Pero decía: me puse a releer Parábola de la Cizaña (UAM). Es una novela deslumbrante. Es la geografía de una batalla entre dos misterios que se impactaron sin tregua: la demencia y la fe, se lee en la primera página. Tiene un juego de simultaneidades que engancha. Radica en ella, en cada pasaje, la crueldad del mundo; se anuda a la aparición de tipos marginales, títeres del destino. Pero no hay dramatismos, hay tensión; no hay personajes que lo llamen a uno a querer que se salve alguno. La lente del narrador nos ha exiliado de compadecernos ante tal o cual. Hay impactos o fogonazos que lo alumbran todo cuando reinan las tinieblas, la cola de un alacrán, eso que crea un relámpago en las alturas, y uno lo ve.

Mirar así, azorado, lo hace sentir a uno intrascendente y pequeño

Leer a Vite es quedarse quieto aún con las pulsiones del miedo en el pecho. El dilema de Vite es una guillotina que desarma: algo grande, como la realidad, lo inmoviliza, dice. Y toca el punto: uno está aquí y ya: “Creer no hace las cosas, las provoca”, recuerda. Un narrador preciso como si de un relojero haciendo su trabajo se tratara. Coloca piezas con extrema exactitud. Sus atmósferas son trazadas con espátula. Resultan feroces como un aguafuerte. Sofocan.

Portada del libro Párabola de la cizaña.
Portada del libro Parábola de la cizaña.

Me ha llamado la atención la pregunta por el bien y el mal; la pregunta por la existencia de Dios que se hace uno de sus personajes. Me hizo pensar en Keats, en Bolaño, en Günter Grass. También especulé respecto de la banalidad del mal, sobre la intrascendencia de cada hombre.
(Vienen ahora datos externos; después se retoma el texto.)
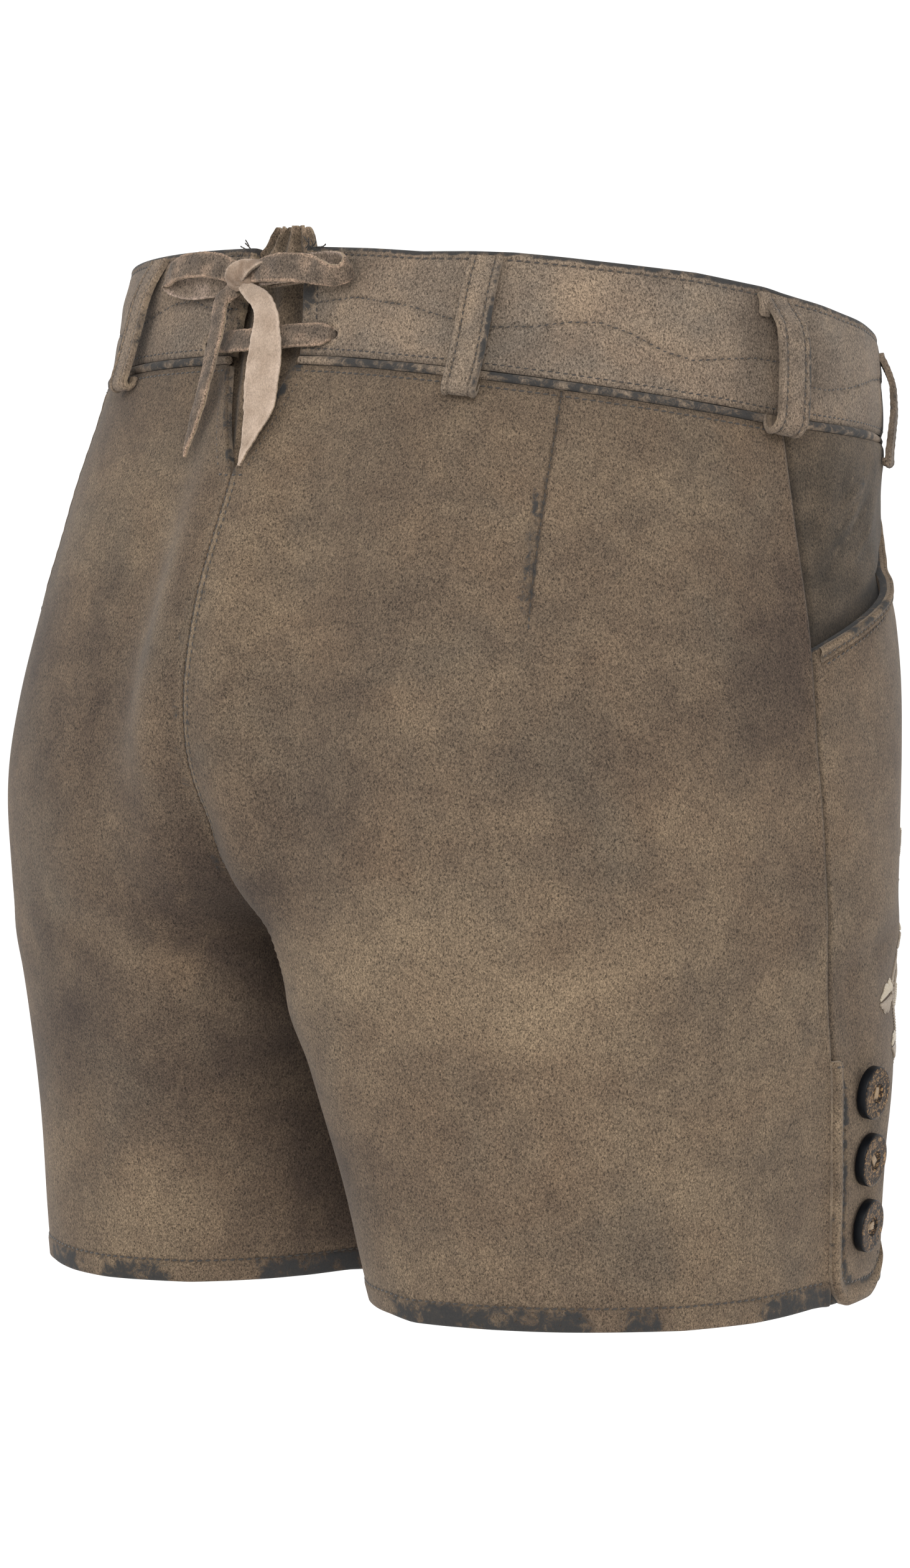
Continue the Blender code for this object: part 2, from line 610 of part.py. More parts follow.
def add_lace(name, route, across_way, material):
    """A flat lace along its route. Its width runs up the leather or sideways, as across_way says."""
    route = np.array(route, float)
    spans = len(route) - 1

    def at(share):
        return dict(zip(LACE_COLUMNS, smooth_between(range(spans + 1), route, share * spans)))

    def spot(share, lower=0.0):
        here = at(share)
        return on_back(here["right"] * MM, here["drop"] * MM + lower, here["out"] * MM)

    def place(along, edge):
        middle, way = spot(along)
        width, lean = at(along)["width"] * MM, np.radians(at(along)["lean"])
        ahead = unit(spot(min(along + 0.01, 1))[0] - spot(max(along - 0.01, 0))[0])
        up_leather = unit(spot(along, -MM)[0] - spot(along, MM)[0])
        base = up_leather if across_way == "up" else np.array([-1.0, 0, 0])
        wide = base * np.cos(lean) + way * np.sin(lean)
        wide = unit(wide - ahead * (wide @ ahead))
        return middle + wide * width * (0.5 - edge), np.cross(wide, ahead)

    return add_cloth(name, spans * LACE_STEPS, 1, place, material, LACE_WALL, outer_share=0.5)


def add_knot():
    """The knot of the bow, a rounded lump between its loops."""
    point, way = on_back(*(measure * MM for measure in KNOT_PLACE))
    bm = bmesh.new()
    bmesh.ops.create_uvsphere(bm, u_segments=14, v_segments=8, radius=1)
    bmesh.ops.scale(bm, verts=bm.verts, vec=KNOT_RADII)
    mesh = bpy.data.meshes.new("lace_knot")
    bm.to_mesh(mesh)
    bm.free()
    knot = add_piece("lace_knot", mesh, "lace_flesh")
    turn_to(knot, point, way)
    return knot


# ---- Legs and front ----


def add_placket(side):
    """The buttoned strip: square above, its two lower corners rounded."""
    lift = APPLIED_GAP + PLACKET_WALL

    def place(across, down):
        into_corner = max(0.0, PLACKET_CORNER - PLACKET_WIDTH * min(across, 1 - across))
        rise = PLACKET_CORNER - np.sqrt(PLACKET_CORNER**2 - into_corner**2)
        drop = PLACKET_TOP + (HEM - PLACKET_FROM_HEM - rise - PLACKET_TOP) * down
        start = seam_at(drop) + PLACKET_FROM_SEAM
        return on_form(side, start + PLACKET_WIDTH * across, drop, lift)

    return add_cloth(f"leg_placket_{SIDE_NAMES[side]}", 10, 6, place, wall=PLACKET_WALL)


def button_mesh():
    """A turned horn button with a raised rim, its back at z = 0. The copies share it."""
    bm = bmesh.new()
    for share, height in BUTTON_PROFILE:
        bm.verts.new((share * BUTTON_RADIUS, 0, height * MM))
    bm.verts.ensure_lookup_table()
    edges = [bm.edges.new((bm.verts[i], bm.verts[i + 1])) for i in range(len(BUTTON_PROFILE) - 1)]
    bmesh.ops.spin(
        bm, geom=list(bm.verts) + edges, cent=(0, 0, 0), axis=(0, 0, 1), angle=2 * np.pi,
        steps=BUTTON_SIDES, use_merge=True,
    )
    bmesh.ops.remove_doubles(bm, verts=bm.verts, dist=0.01 * MM)
    bmesh.ops.recalc_face_normals(bm, faces=bm.faces)
    mesh = bpy.data.meshes.new("horn_button")
    bm.to_mesh(mesh)
    bm.free()
    return mesh


def add_leg_buttons(side, mesh):
    """The three buttons down the middle of a leg's placket."""
    clearance = APPLIED_GAP + PLACKET_WALL + SEAM_GAP
    for i, drop in enumerate(LEG_BUTTON_DROPS, start=1):
        distance = seam_at(drop * MM) + PLACKET_FROM_SEAM + PLACKET_WIDTH / 2
        point, way = on_form(side, distance, drop * MM, clearance)
        button = add_piece(f"leg_button_{SIDE_NAMES[side]}_{i}", mesh.copy(), "horn")
        turn_to(button, point, way)


def flap_half(drop):
    """Half the width of the flap at that drop."""
    share = (drop - FLAP_TOP) / (FLAP_BOTTOM - FLAP_TOP)
    return FLAP_HALF_TOP + (FLAP_HALF_BOTTOM - FLAP_HALF_TOP) * share


def add_front_flap():
    """The drop front: one piece across the middle, from the waistband to below the belly."""

    def place(across, down):
        drop = FLAP_TOP + (FLAP_BOTTOM - FLAP_TOP) * down
        sideways = flap_half(drop) * (2 * across - 1)
        return on_front(sideways, drop, FLAP_LIFT + PANEL_WALL)

    return add_cloth("front_flap", 16, 10, place)


def add_flap_buttons(mesh):
    """The two buttons in the flap's upper corners."""
    drop = FLAP_TOP + FLAP_BUTTON_INSET
    for side in (RIGHT, LEFT):
        sideways = side * (flap_half(drop) - FLAP_BUTTON_INSET)
        point, way = on_front(sideways, drop, FLAP_LIFT + PANEL_WALL + SEAM_GAP)
        button = add_piece(f"flap_button_{SIDE_NAMES[side]}", mesh.copy(), "horn")
        turn_to(button, point, way)


def clear_scene():
    for old in list(bpy.data.objects):
        bpy.data.objects.remove(old, do_unlink=True)


def main():
    clear_scene()
    button = button_mesh()
    for side in (RIGHT, LEFT):
        add_back_panel(side)
        add_front_panel(side)
        add_hip_piece(side)
        add_pocket_welt(side)
        add_waistband(side)
        add_waist_piping(side)
        for where in LOOP_PLACES:
            add_belt_loop(side, where)
        add_placket(side)
        add_leg_buttons(side, button)
        word = SIDE_NAMES[side]
        add_lace(f"lace_upper_{word}", LACE_UPPER[side], "up", "suede")
        add_lace(f"bow_loop_{word}", BOW_LOOP[side], "up", "suede")
        add_lace(f"lace_tail_{word}", LACE_TAIL[side], "sideways", "lace_flesh")
    add_gusset()
    add_lace("lace_cross", LACE_CROSS, "up", "suede")
    add_knot()
    add_front_flap()
    add_flap_buttons(button)
    bpy.context.view_layer.update()


main()
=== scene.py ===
"""The looks of the lederhosen: their fine leather, seams, lace, buttons, light and camera.

Every piece is laid on the same body form as its solid and stays in that solid's space. A place on
the form is read by its distance from the centre back, along the leather, and by its drop below the
waistband's top edge. Lengths are millimetres until a mesh is written, which is in metres.
"""

import logging
import math
from collections.abc import Iterable, Sequence
from dataclasses import dataclass
from enum import Enum

import bmesh
import bpy
import numpy as np
from mathutils import Matrix, Vector


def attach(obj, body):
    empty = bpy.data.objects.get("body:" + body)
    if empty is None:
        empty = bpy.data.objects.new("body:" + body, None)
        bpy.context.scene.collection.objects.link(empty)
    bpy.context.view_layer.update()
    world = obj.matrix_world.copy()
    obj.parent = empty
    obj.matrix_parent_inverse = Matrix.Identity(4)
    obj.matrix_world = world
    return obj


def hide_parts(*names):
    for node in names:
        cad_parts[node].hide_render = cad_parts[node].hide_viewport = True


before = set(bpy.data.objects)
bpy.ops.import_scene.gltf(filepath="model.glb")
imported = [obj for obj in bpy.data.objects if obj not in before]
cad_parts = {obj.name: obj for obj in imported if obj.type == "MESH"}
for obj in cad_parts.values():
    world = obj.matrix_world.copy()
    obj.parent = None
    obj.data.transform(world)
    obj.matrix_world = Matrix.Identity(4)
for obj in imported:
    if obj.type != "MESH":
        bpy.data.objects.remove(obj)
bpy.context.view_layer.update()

Array = np.ndarray

MM = 0.001
LOG = logging.getLogger("lederhosen")

# Leather and seams, as in the solids
PANEL_WALL = 1.8
BAND_WALL = 2.4
LACE_WALL = 1.5
APPLIED_GAP = 0.35  # under a piece sewn on top of a panel
SEAM_GAP = 0.3  # under a button
MIDDLE_CLEAR = 0.18  # the form's table keeps this far from the middle plane
SEAM_CLOSE = 7.0  # and is drawn in to it over this width, because sewn edges meet

# Heights, as drops below the top edge of the waistband
BAND_BOTTOM = 44.3
WAIST_SEAM = 46.0
PANEL_TOP = 47.7
NOTCH_BOTTOM = 80.0
CROTCH = 245.0
HEM = 350.0

# The body form: z is a height, w a distance from the middle plane and y is + to the back. A ring
# runs from its inner back end, over the seat, the side and the thigh, to its inner front end.
FORM_COLUMNS = (
    "drop", "back_z", "side_z", "front_z", "inner_w", "back_y", "back_turn", "seat_w", "seat_y",
    "side_w", "side_y", "thigh_w", "thigh_y", "front_y", "front_turn", "seam_y", "back_full",
    "front_full",
)
FORM_ROWS = {
    "waist top": (0, 23, 8, -22, 0, 113, 0, 30, 109.5, 149.5, 3.5, 30, -107.5, -108, 0, 23, 0.55, 0.55),
    "waist seam": (46, -17, -39, -53.5, 0, 125.5, 0, 34, 120, 155, 2.5, 34, -103, -104, 0, 21, 0.55, 0.55),
    "high hip": (80, -57.5, -75.5, -86, 0, 141, 4, 41, 134.5, 160, 8, 40, -99, -101, 0, 20.5, 0.55, 0.55),
    "hip": (125, -105.5, -117.5, -124, 0, 160, 10, 47, 147, 168.5, 11.5, 45, -98.5, -99, 6, 22, 0.55, 0.55),
    "seat": (155, -137, -150.5, -159, 0, 165, 16, 53, 154, 172, 15.5, 52, -95, -94, 12, 23, 0.55, 0.55),
    "low seat": (
        195, -176, -185.5, -193, 0, 154, 34, 58, 156.5, 176, 18, 58, -89.5, -82, 30, 23.5, 0.58, 0.56,
    ),
    "seat fold": (
        220, -207.5, -208.5, -216, 0, 129, 62, 56, 155, 176.5, 19, 63, -84, -56, 55, 22.5, 0.66, 0.58,
    ),
    "crotch": (245, -242, -239.5, -242, 0, 37, 84, 54, 150.5, 174.5, 19, 70, -81, 37, 84, 20, 0.71, 0.6),
    "thigh": (270, -266.5, -266, -266.5, 4, 30, 90, 58, 144, 173, 19.5, 76, -79.5, 30, 90, 16, 0.67, 0.6),
    "mid leg": (305, -303, -303, -303, 5, 27, 90, 69, 135.5, 168, 21.5, 81, -78.5, 27, 90, 9.5, 0.62, 0.57),
    "hem": (350, -348.5, -354, -348.5, 5, 24, 90, 79, 129, 160.5, 25.5, 85, -81, 24, 90, 0, 0.52, 0.55),
}
QUARTER_POINTS = 60  # points read on each quarter of a ring
ROUND_CORNER = 0.55
FORM_STEPS = 240  # places kept on each ring from the centre back to the side seam, and on to the front

# The laced notch at the centre back
NOTCH_AT_TOP = {"right": 9.0, "left": 20.0}
NOTCH_AT_SEAM = {"right": 15.5, "left": 22.5}
LACE_HOLES = {"right": ((26.6, 7.4), (27.2, 36.9)), "left": ((32.0, 8.0), (33.5, 40.6))}

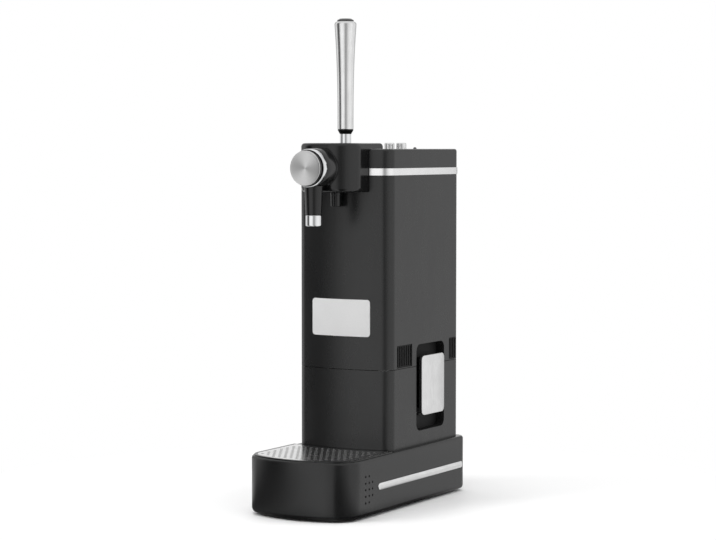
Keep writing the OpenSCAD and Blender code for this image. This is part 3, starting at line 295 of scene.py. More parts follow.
class Skin:
    """Points and faces of one piece, in millimetres, while it is built."""

    def __init__(self) -> None:
        """Starts an empty piece."""
        self.mesh = bmesh.new()

    def ring(self, points: Iterable[Point]) -> Ring:
        """Adds points and returns them as a ring."""
        return [self.mesh.verts.new(point) for point in points]

    def bridge(self, first: Ring, second: Ring, closed: bool = True) -> None:
        """Joins two rings with faces.

        Args:
            first: A ring, or a single point for a fan.
            second: A ring with as many points as the first, or a single point.
            closed: Whether the rings run all the way round.
        """
        count = max(len(first), len(second))
        for i in range(count if closed else count - 1):
            j = (i + 1) % count
            corners = [first[i % len(first)], first[j % len(first)]]
            corners += [second[j % len(second)], second[i % len(second)]]
            unique = list(dict.fromkeys(corners))
            if len(unique) > 2:
                self.mesh.faces.new(unique)

    def loft(self, rings: Sequence[Ring], closed: bool = True) -> None:
        """Joins each ring to the next."""
        for first, second in zip(rings, rings[1:]):
            self.bridge(first, second, closed)

    def lid(self, ring: Ring) -> None:
        """Closes a ring with one flat face."""
        self.mesh.faces.new(ring)

    def solid(self, rings: Sequence[Ring]) -> None:
        """Joins each ring to the next and closes both ends.

        Args:
            rings: Rings from one end to the other.
        """
        self.loft(rings)
        self.lid(rings[0])
        self.lid(rings[-1])

    def strips(self, ring: Ring) -> None:
        """Closes a ring with upright strips.

        Args:
            ring: A ring whose second half runs back opposite its first half.
        """
        last = len(ring) - 1
        for i in range(len(ring) // 2 - 1):
            self.mesh.faces.new((ring[i], ring[i + 1], ring[last - i - 1], ring[last - i]))

    def turn(self, profile: Sequence[Flat], axis: Axis, origin: Point, segments: int) -> None:
        """Adds a turned form, which is closed where its profile ends at its first point.

        Args:
            profile: Points as radius and height; a radius of 0 lies on the axis.
            axis: Line that it is turned about.
            origin: Point of the axis where the height is 0.
            segments: Number of parts round the axis.
        """
        rings = []
        for radius, along in profile:
            count = segments if radius > TINY else 1
            angles = [2 * math.pi * i / segments for i in range(count)]
            rings.append(self.ring(axis.place(origin, radius, a, along) for a in angles))
        self.loft(rings)
        if profile[0] == profile[-1]:
            bmesh.ops.remove_doubles(self.mesh, verts=self.mesh.verts, dist=MERGE_REACH)

    def tube(self, path: Sequence[Point], radius: float, sides: int) -> None:
        """Adds a round bar along a path.

        Args:
            path: Points of the bar's middle line.
            radius: Radius of the bar.
            sides: Number of sides of the bar.
        """
        points = [Vector(p) for p in path]
        rings = []
        across = Vector((0, 0, 1))
        for i, point in enumerate(points):
            ahead = points[min(i + 1, len(points) - 1)] - points[max(i - 1, 0)]
            ahead.normalize()
            across = (across - ahead * across.dot(ahead)).normalized()
            up = ahead.cross(across)
            angles = [2 * math.pi * k / sides for k in range(sides)]
            rings.append(
                self.ring(tuple(point + (across * math.cos(a) + up * math.sin(a)) * radius) for a in angles)
            )
        self.solid(rings)

    def second(self, chosen: Callable[[Vector], bool]) -> None:
        """Gives the second finish to the faces whose middle is chosen."""
        for face in self.mesh.faces:
            face.material_index = int(chosen(face.calc_center_median()))

    def finish(self, name: str, sharp: float = SHARP_BUILT) -> bpy.types.Object:
        """Turns the piece into an object in metres.

        Args:
            name: Name of the object.
            sharp: Angle between faces, in degrees, above which an edge is drawn sharp.

        Returns:
            The object, linked into the scene.
        """
        bmesh.ops.recalc_face_normals(self.mesh, faces=self.mesh.faces)
        bmesh.ops.scale(self.mesh, vec=(MM, MM, MM), verts=self.mesh.verts)
        data = bpy.data.meshes.new(name)
        self.mesh.to_mesh(data)
        self.mesh.free()
        data.shade_smooth()
        data.set_sharp_from_angle(angle=math.radians(sharp))
        piece = bpy.data.objects.new(name, data)
        bpy.context.scene.collection.objects.link(piece)
        return piece


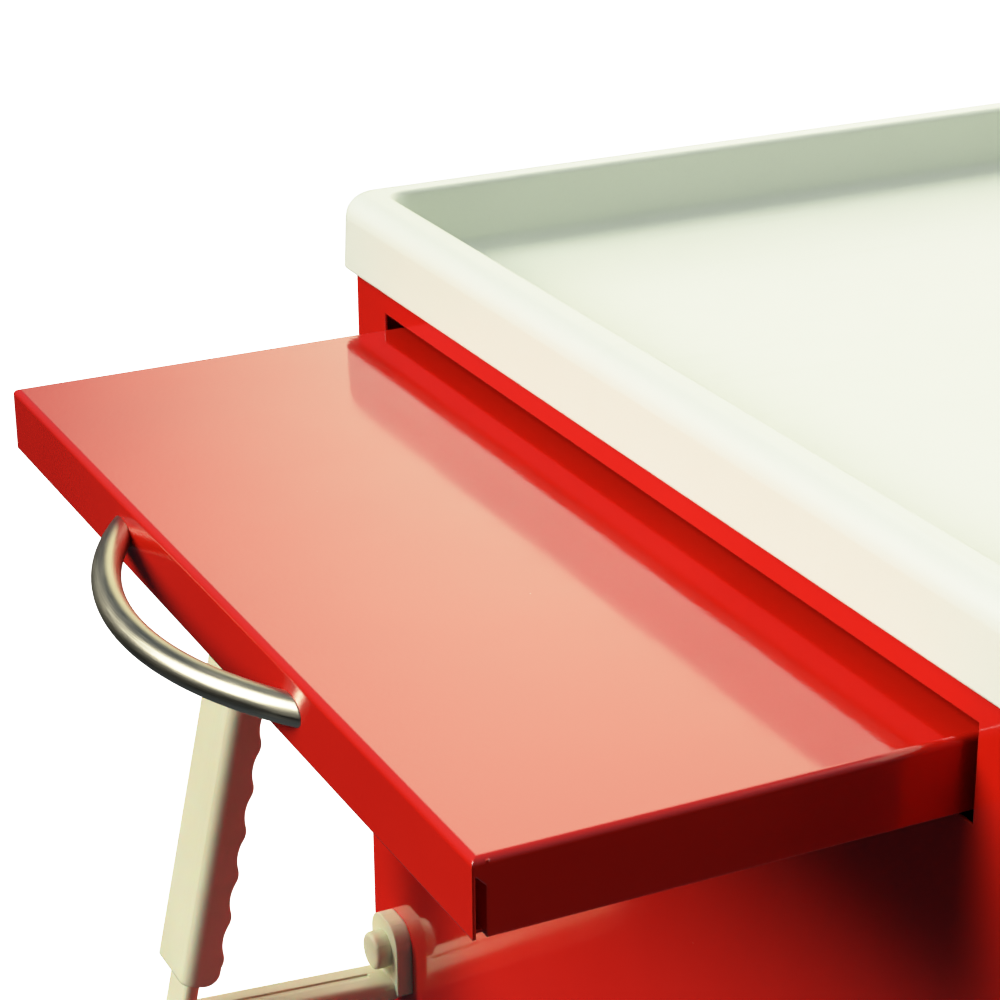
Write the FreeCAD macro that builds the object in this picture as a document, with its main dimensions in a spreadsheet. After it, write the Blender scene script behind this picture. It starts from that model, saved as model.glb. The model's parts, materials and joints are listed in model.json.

Parábola de la cizaña narra y muestra que la realidad no es premeditada pero sí inevitable, lo hace a uno humilde con la prepotencia de sus martillazos: abrir los periódicos, encender la televisión, es como arrodillarse y que lo orinen encima a uno, diría Coetzee. Me queda la sensación de que hablo de una novela que sería la descripción pormenorizada de la llegada de una tormenta o de un estado de inminencia de ese prodigio, o de esa desgracia: un relámpago en el cielo que anuncia el derrumbe de las nubes sobre la tierra a la que le muestra su poder. El protagonista es un preso que escucha voces, que se pregunta por Dios, que se siente un Samuel en el II libro de los Reyes y que pide, que habla, y dice: “tu siervo escucha“.

Y la divinidad le habla, le ruge o lo unge con relámpagos de sangre en las manos. Se llama Xavier. Es un preso de sí mismo que sangra por las palmas de las manos

Vite tensa y esmerila. Es un jinete que mide el ritmo de su cuaco y fuetea y, luego, da calma, y, luego, acelera y enloquece a su bestia hasta desbocarla. Tiene la necesidad de poner su asombro en papel, y lo he dicho. Sabe que debe escribir un libro violento, sincero, donde plasme los daños causados por la tormenta. Y lo ha escrito.